Leon, in fact, has that effect on everyone: He’s the most likeable guy in town. Smith basically describes him as some sort of Ali G figure, all Kanga hats and designer track suits, Paul’s Boutique playing on his minidisc player (some of the many subtle nineties references peppered throughout the story), a guy everybody wants to be around, especially since he provides them with pot, E, and really cheap coke. I was reading this story in my house today and felt like Leon was my dealer back in college: He’s magnetic, in a nineties, twenty-something kind of way.

Leon always around doesn’t give Monica a whole lot of space to be with Darryl, and before long, despite how well things are going, she confronts Darryl about it, which, late in the story, basically serves as the inciting incident. From there, things unwind, which, by Story366 rules, I won’t reveal here.

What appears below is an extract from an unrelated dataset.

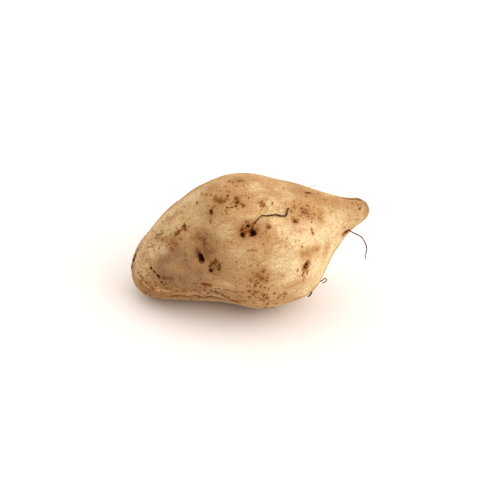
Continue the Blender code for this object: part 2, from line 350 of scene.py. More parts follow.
RUSSET_PATCHES = [
    *spots(Stain.RUSSET, 2.6, ((156.0, 238.0), (163.0, 240.5)), 0.56),
    *spots(Stain.RUSSET, 2.0, ((152.6, 246.2), (167.0, 241.4)), 0.56),
    *spots(Stain.RUSSET, 2.8, ((171.6, 242.0), (172.0, 248.6)), 0.60),
    *spots(Stain.RUSSET, 1.9, ((174.6, 236.0), (186.0, 255.0)), 0.62),
    *spots(Stain.RUSSET, 3.6, ((304.4, 211.6),), 0.76, 0.3),
    *spots(Stain.RUSSET, 2.0, ((294.2, 207.8), (291.6, 211.2)), 0.62),
    *spots(Stain.RUSSET, 3.4, ((313.0, 216.6), (309.4, 217.4), (318.6, 218.0), (320.6, 211.8)), 0.44),
    *spots(Stain.RUSSET, 2.0, ((207.0, 194.4), (202.0, 194.4)), 0.56),
    Mark(Stain.RUSSET, 2.3, ((202.6, 284.2), (209.4, 285.4)), 1.20, 0.3),
    *spots(Stain.RUSSET, 2.2, ((256.2, 275.0), (263.4, 271.2), (266.0, 281.6), (251.4, 280.2)), 0.7, 0.15),
    *spots(Stain.RUSSET, 3.4, ((260.4, 277.4),), 0.66, 0.15),
    *spots(Stain.RUSSET, 1.7, ((250.0, 291.2), (253.2, 294.2), (249.0, 296.6), (264.0, 295.2)), 0.95),
    *spots(Stain.RUSSET, 1.8, ((267.4, 297.6), (262.2, 299.4), (277.0, 303.6), (285.4, 294.2)), 0.82),
    *spots(Stain.RUSSET, 1.5, ((275.0, 293.4), (254.0, 302.6), (153.4, 289.4), (299.0, 297.0)), 0.84),
    *spots(Stain.RUSSET, 3.0, ((303.0, 254.4), (307.4, 253.0), (311.6, 250.6), (316.0, 249.4)), 0.46),
    *spots(Stain.RUSSET, 0.85, ((213.2, 278.6), (231.2, 242.2), (286.0, 246.2), (295.4, 242.2)), 0.72),
    *spots(Stain.RUSSET, 0.8, ((286.2, 202.2), (286.4, 239.2), (281.4, 233.4), (299.2, 240.6)), 0.62),
    *spots(Stain.RUSSET, 0.8, ((265.4, 252.6), (283.0, 241.4), (262.8, 245.2), (222.4, 222.6)), 0.62),
    *spots(Stain.RUSSET, 0.85, ((193.6, 206.0), (201.0, 193.0), (246.6, 188.8), (300.6, 203.4)), 0.62),
    *spots(Stain.RUSSET, 0.9, ((190.6, 273.4), (178.4, 268.2), (236.4, 262.2), (241.6, 268.4)), 0.66),
    *spots(Stain.RUSSET, 1.3, ((352.6, 203.4), (166.8, 278.4), (169.6, 278.6), (149.4, 282.6)), 0.66),
    Mark(Stain.RUSSET, 0.9, ((303.4, 279.0), (302.6, 284.0), (298.2, 288.6)), 0.36),
    Mark(Stain.RUSSET, 1.2, ((232.0, 301.2), (239.0, 300.4), (246.0, 301.4)), 0.8, 0.2),
    Mark(Stain.RUSSET, 1.0, ((141.0, 276.0), (147.0, 283.0), (153.0, 288.4)), 0.66, 0.2),
    Mark(Stain.RUSSET, 1.0, ((146.0, 287.6), (154.0, 291.0), (163.0, 294.6)), 0.72, 0.2),
    Mark(Stain.RUSSET, 1.0, ((153.0, 281.0), (161.0, 288.0), (172.0, 291.0)), 0.60, 0.2),
    Mark(Stain.RUSSET, 1.1, ((166.0, 287.0), (178.0, 291.4), (192.0, 291.8)), 0.60, 0.2),
]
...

To note, it’s not only the fact that Monica confronts Darryl with her Leon problems, it’s how she chooses to do it, what she says, that makes all that inciting so interesting. Smith employs one of her story’s themes: classism, especially the kind produced by England’s university system. That’s not really the prevalent theme in “Sentimental Education,” however, as we’d have to go back to the frame of the story for that. In this piece, and the others I read, Smith likes to invoke her characters’ past through their children, have them compare their lives as young people to what they are now, as somewhat older people in charge of younger people. All of the protagonists, in those four stories, are forty-something mothers, toddlers to teens, and all of them use their children, in one way or another, to revisit their philosophies on life, to compare who they were to who they’ve become.

Like Monica, younger or older, Zadie Smith’s characters in Grand Union embark on journeys of self-reflection, of constant evaluation, all sweetened with her particularly engrossing syntax and stark sense of description. I hadn’t read much of her work before today, but am so glad she finally released her short fiction in this collection, a helluva way to kick off 2020 and a new year of Story366. I highly recommend: It’s Zadie Smith, after all. What have we been waiting for?